GBP: GBP/USD -0.6%; 1.3255
- GBP was hit in early European trade following the latest UK labour market report, which was largely viewed with a dovish lens. Surmising the data, Pantheon Macroeconomics highlighted the unexpected uptick in the unemployment rate and the decline in 3M/YY ex-bonus average earnings, which will factor into thinking on the MPC. Accordingly, markets have opted to add a couple of bps of loosening to year-end pricing, which now assigns a circa 45% chance of a 25bps reduction vs. around 32% pre-release. That being said, markets will likely remain cautious in pricing additional loosening by the MPC with the October 22nd (September) report looming large and set to see Y/Y headline CPI approach the 4% mark. Furthermore, the uncertainty presented by the November 26th budget is likely to see policymakers keep their powder dry next month. Elsewhere, BRC retail sales slowed to 2.0% Y/Y in September from 2.9% as consumers remain cautious in the run-up to next month's fiscal event. Cable has delved as low as 1.3255 to levels not seen since early August. If 1.3250 gives way, there is clean air until the 1.32 mark. EUR/GBP has also been supported, with the cross making its way back onto a 0.87 handle.

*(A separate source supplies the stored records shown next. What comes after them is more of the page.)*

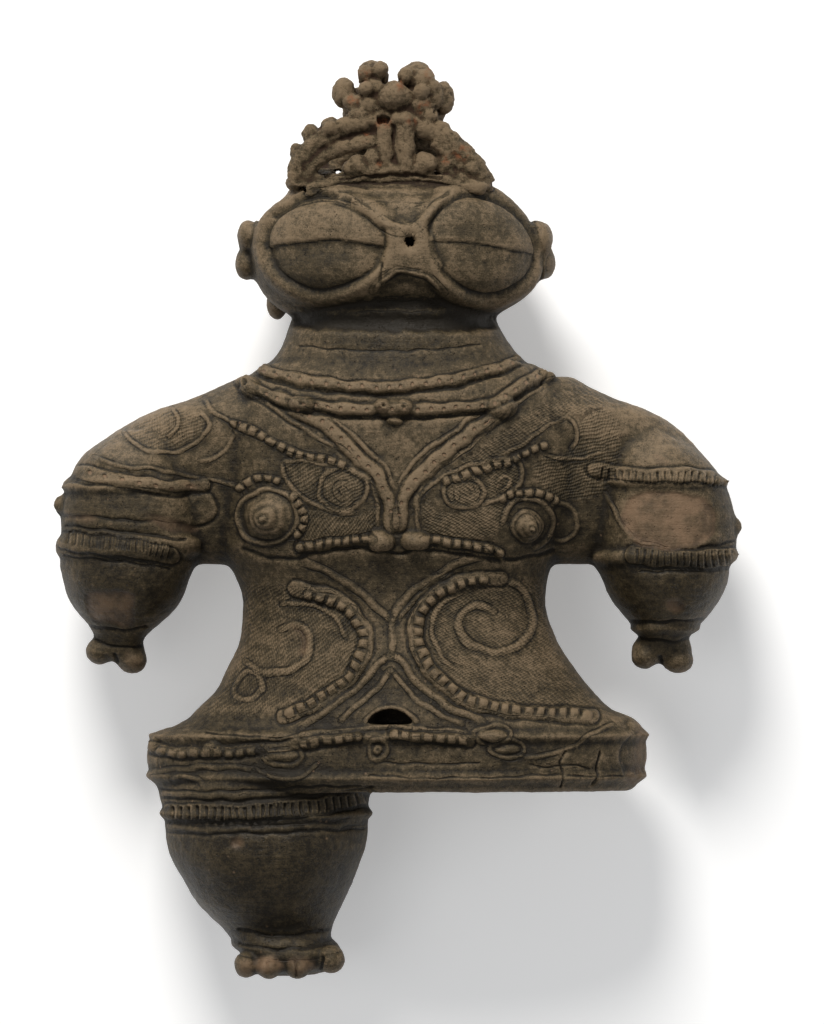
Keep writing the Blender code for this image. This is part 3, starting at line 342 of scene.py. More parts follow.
# Laid on and standing proud: (kind, half width, rise, points, closed)
RAISED = [
    # head: brows and the edge over the mouth
    ("roll", 6.5, 4.3, [(326, 196), (346, 200), (364, 210), (380, 221), (392, 228), (404, 231)], False),
    ("roll", 6.5, 4.3, [(456, 193), (441, 203), (431, 213), (423, 223), (414, 230)], False),
    ("roll", 4.0, 3.6, [(374, 290), (384, 278), (396, 272), (412, 272), (428, 277), (444, 292)], False),
    # neck cord
    ("strap", 5.8, 2.9, [(258, 367), (272, 373), (284, 376), (300, 380), (319, 382), (340, 386), (357, 387),
        (390, 387), (425, 384), (461, 378), (489, 371), (505, 366), (516, 361)], False),
    # yoke cord
    ("strap", 6.2, 3.1, [(236, 375), (244, 383), (256, 390), (272, 397), (303, 404), (331, 407), (357, 409),
        (391, 409), (425, 409), (449, 408), (468, 407), (495, 403), (513, 391), (529, 381), (543, 374),
        (552, 371)], False),
    # straps down to the middle
    ("strap", 7.6, 1.9, [(276, 397), (289, 402), (296, 410), (310, 418), (325, 424), (336, 435), (346, 446),
        (357, 456), (369, 466), (378, 477), (385, 493), (390, 507), (391, 526)], False),
    ("strap", 7.6, 1.9, [(506, 408), (486, 423), (470, 434), (456, 443), (444, 454), (432, 464), (423, 473),
        (414, 481), (407, 493), (402, 504), (399, 526)], False),
    ("roll", 3.0, 0.9, [(316, 409), (330, 418), (348, 431), (366, 448), (383, 466), (395, 488)], False),
    ("roll", 3.0, 0.9, [(482, 411), (470, 419), (451, 434), (433, 446), (414, 462), (399, 488)], False),
    ("roll", 2.6, 0.9, [(541, 387), (520, 401), (508, 414), (496, 424), (480, 438), (456, 456), (437, 469),
        (425, 481), (418, 495), (416, 514), (420, 530)], False),
    ("roll", 2.6, 0.8, [(262, 398), (272, 406), (296, 423), (319, 438), (343, 451), (360, 468), (373, 488),
        (378, 509), (378, 526)], False),
    # band under the chest
    ("strap", 4.6, 1.5, [(300, 548), (331, 544), (357, 542), (372, 540)], False),
    ("strap", 4.6, 1.5, [(424, 540), (451, 543), (475, 546), (492, 550)], False),
    # clouds and ovals of the chest
    ("roll", 3.2, 1.1, [(319, 490), (322, 478), (332, 470), (346, 468), (359, 474), (366, 485), (365, 497),
        (356, 507), (343, 511), (330, 507), (321, 499)], True),
    ("roll", 3.0, 1.0, [(443, 493), (447, 484), (458, 479), (470, 479), (480, 485), (484, 494), (478, 503),
        (465, 508), (452, 505), (445, 499)], True),
    ("roll", 3.4, 1.1, [(352, 491), (347, 484), (338, 486), (336, 494), (342, 500)], False),
    ("roll", 3.0, 1.0, [(470, 494), (465, 489), (457, 492), (458, 498)], False),
    ("roll", 2.8, 1.0, [(282, 462), (284, 474), (289, 483), (297, 493), (308, 500), (322, 507), (340, 513),
        (356, 512)], False),
    ("roll", 2.8, 1.0, [(284, 460), (304, 461), (319, 464), (335, 465), (348, 467), (362, 474), (373, 486),
        (377, 500)], False),
    ("roll", 2.8, 1.1, [(418, 514), (418, 503), (423, 493), (437, 481), (448, 475), (461, 470), (473, 465),
        (490, 461), (508, 458), (519, 462), (523, 471), (520, 484), (512, 493), (503, 496), (496, 501),
        (484, 504)], False),
    ("roll", 2.4, 0.9, [(497, 482), (505, 476), (511, 480), (507, 489), (498, 492)], False),
    ("roll", 2.6, 0.8, [(548, 455), (560, 458), (572, 459), (587, 457), (604, 452)], False),
    ("roll", 2.4, 0.7, [(500, 455), (515, 448), (532, 437), (550, 425), (566, 416)], False),
    ("roll", 2.6, 0.8, [(566, 416), (575, 424), (577, 438), (570, 450)], False),
    # breasts: rings round the cones
    ("roll", 3.4, 1.5, [(238, 512), (243, 501), (254, 493), (268, 490), (283, 493), (293, 501), (297, 513),
        (294, 527), (285, 538), (271, 544), (256, 542), (244, 535), (238, 524)], True),
    ("roll", 3.0, 1.6, [(512, 526), (515, 517), (523, 512), (533, 513), (540, 520), (541, 530), (534, 538),
        (523, 540), (515, 535)], True),
    ("roll", 3.0, 1.2, [(502, 524), (506, 510), (515, 501), (529, 498), (543, 503), (552, 514), (553, 528),
        (546, 541), (532, 548)], False),
    ("roll", 2.8, 0.9, [(549, 505), (560, 503), (571, 509), (577, 520), (574, 533), (563, 541), (552, 539)],
        False),
    # shoulder of the right arm
    ("roll", 3.0, 1.0, [(125, 433), (133, 443), (150, 450), (170, 452), (187, 448), (200, 440), (208, 428),
        (207, 418), (199, 411)], False),
    ("roll", 2.6, 0.9, [(173, 408), (178, 417), (178, 428), (168, 436)], False),
    ("roll", 2.6, 0.9, [(95, 457), (110, 463), (130, 467), (150, 468), (175, 474), (200, 478), (226, 483),
        (240, 487)], False),
    ("roll", 2.6, 0.8, [(200, 461), (215, 457), (225, 448), (233, 436)], False),
    ("roll", 3.0, 1.0, [(204, 400), (212, 410), (226, 420), (243, 429), (262, 438), (284, 447), (303, 453),
        (324, 460)], False),
    # bands of the right arm
    ("strap", 7.5, 1.6, [(72, 472), (83, 473), (96, 476), (113, 479), (130, 482), (149, 485), (170, 488),
        (190, 487), (203, 486)], False),
    ("sheet", 16, 0.9, [(66, 499), (95, 501), (128, 503), (160, 506), (188, 509), (201, 508)], False),
    ("sheet", 9, 0.8, [(64, 541), (100, 545), (140, 550), (172, 556)], False),
    # bands of the left arm
    ("strap", 7.5, 1.6, [(594, 470), (620, 473), (650, 475), (680, 475), (704, 476), (724, 480)], False),
    ("sheet", 9, 0.9, [(634, 555), (660, 558), (700, 559), (734, 557)], False),
    ("roll", 2.8, 0.8, [(604, 492), (612, 506), (618, 520), (627, 533), (640, 543), (662, 549)], False),
    # belly
    ("strap", 7.8, 1.3, [(294, 589), (311, 592), (327, 596), (340, 602), (352, 611), (361, 623), (366, 637),
        (365, 650), (359, 664), (351, 677), (339, 688), (323, 699), (306, 708), (284, 717)], False),
    ("roll", 2.8, 0.8, [(281, 605), (300, 603), (315, 606), (330, 613), (341, 624), (346, 637)], False),
    ("roll", 4.4, 1.1, [(281, 629), (292, 625), (303, 628), (309, 639), (308, 656), (298, 666), (279, 672),
        (261, 671), (247, 662)], False),
    ("roll", 3.4, 0.9, [(234, 690), (240, 677), (250, 672), (261, 677), (262, 690), (252, 698), (240, 698)],
        True),
    ("roll", 4.8, 1.0, [(303, 562), (314, 567), (330, 573), (350, 585), (368, 599), (381, 611), (391, 623)],
        False),
    ("roll", 4.8, 1.0, [(392, 628), (394, 614), (401, 603), (419, 588), (439, 575), (460, 563), (484, 554)],
        False),
    ("roll", 3.2, 0.9, [(398, 622), (404, 611), (418, 598), (434, 584), (452, 575)], False),
    ("roll", 4.6, 1.2, [(391, 622), (393, 640), (390, 655)], False),
    ("strap", 7.8, 1.4, [(500, 578), (484, 579), (469, 581), (454, 585), (442, 590), (432, 598), (423, 608),
        (417, 619), (415, 633), (418, 648), (425, 663), (436, 676), (449, 689), (466, 699), (485, 706),
        (506, 710), (532, 712), (560, 714), (592, 716)], False),
    ("roll", 3.0, 0.9, [(482, 587), (460, 592), (446, 600), (436, 611), (431, 626), (434, 642), (441, 656),
        (452, 668)], False),
    ("roll", 4.6, 1.2, [(493, 611), (483, 606), (472, 606), (462, 614), (459, 627), (465, 639), (478, 648),
        (496, 653), (513, 649), (527, 638), (533, 622), (530, 604), (520, 588), (503, 579)], False),
    ("roll", 4.6, 1.5, [(388, 655), (378, 665), (366, 680), (348, 695), (327, 709), (302, 727)], False),
    ("roll", 4.6, 1.5, [(390, 655), (401, 660), (414, 679), (432, 695), (455, 710), (480, 719)], False),
    ("roll", 3.4, 1.0, [(390, 671), (378, 688), (360, 704), (342, 720)], False),
    ("roll", 3.4, 1.0, [(390, 671), (404, 686), (419, 702), (439, 714), (463, 724)], False),
    ("roll", 3.0, 1.0, [(364, 721), (372, 713), (382, 708), (392, 706), (402, 709), (411, 716), (417, 723)],
        False),
    # hips
    ("strap", 5.6, 1.3, [(152, 747), (175, 752), (195, 753), (220, 752), (246, 750), (275, 748), (304, 744),
        (335, 740), (358, 736)], False),
    ("strap", 5.6, 1.3, [(393, 735), (419, 737), (445, 739), (470, 741)], False),
    ("roll", 3.4, 1.1, [(370, 750), (372, 743), (379, 740), (386, 744), (387, 752), (381, 758), (373, 757)],
        True),
    ("roll", 3.4, 1.0, [(296, 735), (330, 732), (360, 729), (396, 727), (430, 730), (466, 733)], False),
    ("roll", 3.0, 1.0, [(262, 754), (272, 746), (286, 744), (298, 749), (302, 758), (290, 765), (274, 765)],
        True),
    ("roll", 3.0, 0.9, [(172, 779), (185, 776), (198, 779), (203, 788)], False),
    ("roll", 2.6, 0.9, [(256, 766), (262, 773), (276, 777), (295, 779), (309, 773), (318, 764)], False),
    ("roll", 2.8, 1.0, [(474, 735), (484, 727), (500, 725), (511, 731), (508, 741), (494, 745), (480, 743)],
        True),
    ("roll", 2.8, 1.0, [(490, 748), (498, 742), (513, 741), (524, 747), (521, 755), (507, 758), (494, 755)],
        True),
    ("roll", 2.8, 0.9, [(521, 757), (548, 755), (572, 747), (590, 735), (612, 725)], False),
    ("roll", 3.4, 0.9, [(150, 772), (180, 769), (230, 767), (262, 771)], False),
    # leg
    ("sheet", 8, 1.1, [(168, 811), (195, 812), (230, 812), (270, 810), (310, 806), (345, 801), (366, 796)],
        False),
    ("roll", 3.6, 0.8, [(164, 826), (200, 829), (240, 830), (282, 828), (322, 826), (350, 822), (368, 819)],
        False),
    ("roll", 6, 1.2, [(236, 936), (258, 941), (290, 942), (318, 938), (332, 931)], False),
    ("roll", 5, 1.0, [(240, 950), (262, 955), (292, 956), (322, 952), (344, 946)], False),
]

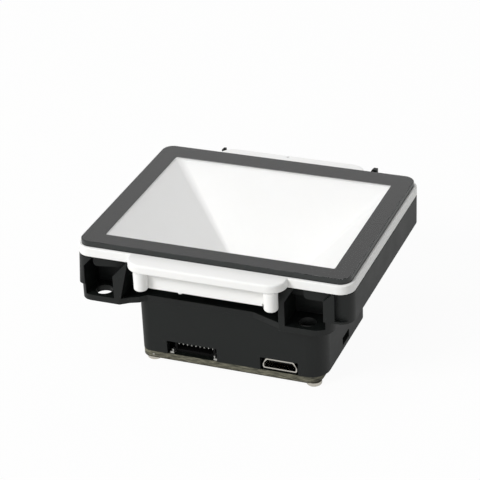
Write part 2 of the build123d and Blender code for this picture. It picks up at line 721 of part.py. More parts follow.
def domed_disc(x, y, z0, z1, radius, crown):
    """A lens element: a flat-backed disc with a spherical front."""
    ball_radius = (radius * radius + crown * crown) / (2 * crown)
    disc = rod(x, y, z0, z1, radius)
    return disc & (Pos(x, y, z1 - ball_radius) * Sphere(ball_radius))


lens_front_glass = domed_disc(lens_x, lens_y, front_glass_z, front_glass_z + 1.1, 2.5, 0.5)
retainer_z = front_glass_z + 0.75
lens_retainer = rod(lens_x, lens_y, retainer_z, barrel_top_z - 0.2, 2.5)
lens_retainer = lens_retainer - Pos(lens_x, lens_y, (retainer_z + barrel_top_z) / 2) * Cone(
    2.0, 2.3, barrel_top_z - retainer_z + 0.02)
lens_retainer = lens_retainer - lens_front_glass

# Black plate that closes the funnel's foot around the lens.
baffle_z = funnel_bottom_z - 1.25
foot_face = funnel_section(funnel_bottom_z, funnel_wall)
lens_baffle = extrude(Pos(0, 0, baffle_z - funnel_bottom_z) * foot_face, funnel_bottom_z - baffle_z - 0.02)
lens_baffle = lens_baffle - rod(lens_x, lens_y, baffle_z - 1, funnel_bottom_z + 1, barrel_radius + 0.65)

# ---------------------------------------------------------------- flex cable between the two boards
flex_half = 3.0
flex_thickness = 0.2
socket_front = 0.7
socket_back = 4.3
socket_half = 4.2
socket_height = 1.1
flex_z = board_top_z + 0.55
flex_top_z = camera_board_z - flex_thickness / 2
flex_path = FilletPolyline(
    (lens_x, -3.6, flex_top_z),
    (lens_x, -0.6, flex_top_z),
    (lens_x, -0.6, flex_z),
    (lens_x, 2.4, flex_z),
    radius=1.0,
)
flex_face = Plane.XZ * Rectangle(2 * flex_half, flex_thickness)
camera_flex = sweep(Pos(lens_x, -3.6, flex_top_z) * flex_face, path=flex_path)
flex_socket = block(lens_x - socket_half, lens_x + socket_half, socket_front, socket_back, board_top_z,
                    board_top_z + socket_height)
flex_socket = flex_socket - block(lens_x - flex_half - 0.1, lens_x + flex_half + 0.1, socket_front - 1,
                                  2.5, flex_z - flex_thickness / 2 - 0.1, flex_z + flex_thickness / 2 + 0.1)
latch_axis_y = 3.5
latch_axis_z = board_top_z + 0.55
latch_half = 3.5
latch_seat = block(lens_x - latch_half - 0.1, lens_x + latch_half + 0.1, 2.55, socket_back + 1,
                   board_top_z + 0.15, board_top_z + 2)
flex_socket = flex_socket - latch_seat
latch_pin = Pos(lens_x, latch_axis_y, latch_axis_z) * Rot(0, 90, 0)
flex_socket = flex_socket - latch_pin * Cylinder(0.2, 2 * latch_half + 0.8)
flex_latch = latch_pin * Cylinder(0.33, 2 * latch_half)
flex_latch = flex_latch + latch_pin * Cylinder(0.16, 2 * latch_half + 0.7)
flex_latch = flex_latch + block(lens_x - latch_half, lens_x + latch_half, 2.7, latch_axis_y,
                                latch_axis_z + 0.02, latch_axis_z + 0.33)
socket_contacts = [
    block(lens_x + 0.5 * i - 0.1, lens_x + 0.5 * i + 0.1, 0.25, 0.7, board_top_z, board_top_z + 0.2)
    for i in range(-5, 6)
]

# ---------------------------------------------------------------- lighting board under the tray's lid
led_z = tray_floor_z
led_top_z = led_z + 1.0
led_board = block(-29.0, -18.9, -16.4, 16.6, led_z, led_top_z)
led_board = led_board + block(22.9, 29.5, -16.4, 16.6, led_z, led_top_z)
led_board = led_board + block(-19.0, 23.0, 13.4, 16.6, led_z, led_top_z)
led_board = led_board + block(-18.9, 14.6, 13.4, 19.8, led_z, led_top_z)
led_places = [(-24.0, y) for y in (-8.5, 0.0, 8.5)]
led_places += [(26.4, y) for y in (-8.5, 0.0, 8.5)]
led_places += [(x, 17.0) for x in (-12.0, 8.0)]
white_leds = []
for x, y in led_places:
    body = block(x - 1.75, x + 1.75, y - 1.4, y + 1.4, led_top_z, led_top_z + 0.7)
    body = body - rod(x, y, led_top_z + 0.55, led_top_z + 1, 1.1)
    white_leds.append(body)
led_screw_places = ((-24.0, -14.0), (26.4, -14.0), (-2.0, 17.8))
led_screws = []
for x, y in led_screw_places:
    led_board = led_board - rod(x, y, led_z - 1, led_top_z + 1, 0.9)
    housing = housing - rod(x, y, led_z - 1.2, led_z + 1, 0.65)
    head = rod(x, y, led_top_z, led_top_z + 0.8, 1.5)
    head = fillet(head.faces().sort_by(Axis.Z)[-1].edges(), 0.3)
    screw = head + rod(x, y, led_z - 1.1, led_top_z + 0.1, 0.63)
    cross = block(x - 0.7, x + 0.7, y - 0.15, y + 0.15, led_top_z + 0.4, led_top_z + 2)
    cross = cross + block(x - 0.15, x + 0.15, y - 0.7, y + 0.7, led_top_z + 0.4, led_top_z + 2)
    led_screws.append(screw - cross)

wire_radius = 0.4
wire_x = 22.1
wire_rise_z = led_top_z + 0.9
led_wires = []
for y in (-4.7, -3.4):
    path = FilletPolyline(
        (wire_x, y, board_top_z),
        (wire_x, y, wire_rise_z),
        (wire_x + 3.4, y, wire_rise_z),
        (wire_x + 3.4, y, led_top_z),
        radius=0.85,
    )
    section = Pos(wire_x, y, board_top_z) * Circle(wire_radius)
    led_wires.append(sweep(section, path=path))

# ---------------------------------------------------------------- write every node
nodes = {
    "window_glass": (window_glass, clear),
    "border_print": (border_print, black),
    "window_tape": (window_tape, black),
    "light_funnel": (light_funnel, white),
    "housing": (housing, black),
    "main_board": (main_board, olive),
    "board_screws": (group(board_screws), metal),
    "usb_shell": (usb_shell, metal),
    "usb_tongue": (usb_tongue, black),
    "usb_contacts": (group(usb_contacts), gold),
    "wafer_housing": (wafer_housing, black),
    "wafer_contacts": (group(wafer_contacts), gold),
    "wafer_tabs": (group(wafer_tabs), metal),
    "processor": (processor, black),
    "memory_chip": (memory_chip, black),
    "flash_chip": (flash_chip, black),
    "crystal": (crystal, metal),
    "power_regulators": (group(power_regulators), black),
    "power_inductors": (group(power_inductors), black),
    "board_capacitors": (group(board_capacitors), gold),
    "buzzer": (buzzer, black),
    "status_led": (status_led, white),
    "camera_board": (camera_board, mask),
    "camera_spacers": (group(camera_spacers), gold),
    "camera_screws": (group(camera_screws), metal),
    "image_sensor": (image_sensor, black),
    "sensor_glass": (sensor_glass, clear),
    "lens_holder": (lens_holder, black),
    "infrared_filter": (infrared_filter, clear),
    "lens_barrel": (lens_barrel, black),
    "lens_rear_glass": (lens_rear_glass, clear),
    "lens_front_glass": (lens_front_glass, clear),
    "lens_retainer": (lens_retainer, black),
    "lens_baffle": (lens_baffle, black),
    "camera_flex": (camera_flex, gold),
    "flex_socket": (flex_socket, white),
    "flex_latch": (flex_latch, black),
    "socket_contacts": (group(socket_contacts), gold),
    "led_board": (led_board, white),
    "white_leds": (group(white_leds), white),
    "led_screws": (group(led_screws), metal),
    "led_wires": (group(led_wires), black),
}
for name, (shape, colour) in nodes.items():
    save(name, shape, colour)
print(len(nodes), "nodes written")
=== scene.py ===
import bmesh
import bpy
import math
from mathutils import Matrix, Vector


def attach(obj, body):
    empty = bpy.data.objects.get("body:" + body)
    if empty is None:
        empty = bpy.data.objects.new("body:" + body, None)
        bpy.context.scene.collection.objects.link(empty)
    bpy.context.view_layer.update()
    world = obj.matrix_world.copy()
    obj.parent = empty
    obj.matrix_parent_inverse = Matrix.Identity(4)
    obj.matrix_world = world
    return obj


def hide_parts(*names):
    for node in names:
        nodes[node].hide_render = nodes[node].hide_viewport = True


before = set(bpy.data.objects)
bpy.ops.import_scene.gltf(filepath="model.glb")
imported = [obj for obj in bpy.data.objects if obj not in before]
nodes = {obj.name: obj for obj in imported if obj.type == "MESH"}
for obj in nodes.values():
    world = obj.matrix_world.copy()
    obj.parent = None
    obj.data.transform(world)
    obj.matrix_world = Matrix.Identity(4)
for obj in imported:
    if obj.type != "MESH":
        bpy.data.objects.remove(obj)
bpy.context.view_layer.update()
mm = 0.001
print("frame loaded with", len(nodes), "nodes")


def fromHex(text, alpha=1.0):
    # sRGB hex to the linear colour that a shader wants
    parts = [int(text[i:i + 2], 16) / 255 for i in (1, 3, 5)]
    linear = [c / 12.92 if c <= 0.04045 else ((c + 0.055) / 1.055) ** 2.4 for c in parts]
    return (*linear, alpha)


def addNode(tree, kind, values=None, links=None, **settings):
    # one node, its settings, its socket values and what feeds its sockets
    node = tree.nodes.new(kind)
    for key, value in settings.items():
        setattr(node, key, value)
    for key, value in (values or {}).items():
        node.inputs[key].default_value = value
    for key, source in (links or {}).items():
        tree.links.new(source, node.inputs[key])
    return node


def startMaterial(name):
    # an empty material with its output node
    material = bpy.data.materials.new(name)
    material.use_nodes = True
    tree = material.node_tree
    tree.nodes.clear()
    return material, tree, addNode(tree, "ShaderNodeOutputMaterial")


def dress(names, material):
    # a CAD node keeps its mesh and gets this finish
    for name in names:
        slots = nodes[name].data.materials
        slots.clear()
        slots.append(material)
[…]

Antipodeans: AUD/USD -0.8%; 0.6457. NZD/USD -0.6%; 0.5692
- Both are softer vs. the USD and at the bottom of the G10 leaderboard. In the absence of any material domestic updates, AUD and NZD remain at the whim of broader risk dynamics, which are being led by US and Chinese trade tensions. After some reprieve yesterday amid hopes of a more conciliatory stance from the White House, China's decision overnight to take countermeasures against five US-linked firms has hampered sentiment once again. RBA minutes proved non-incremental for AUD overnight, with greater focus on upcoming jobs data and Q3 CPI due at the end of the month. As it stands, markets price a 50-50 chance of a cut next month. AUD/USD has slipped further on a 0.64 handle and is now eyeing its 200DMA @ 0.6423. NZD/USD has been as low as 0.5686 to trade at levels not seen since April.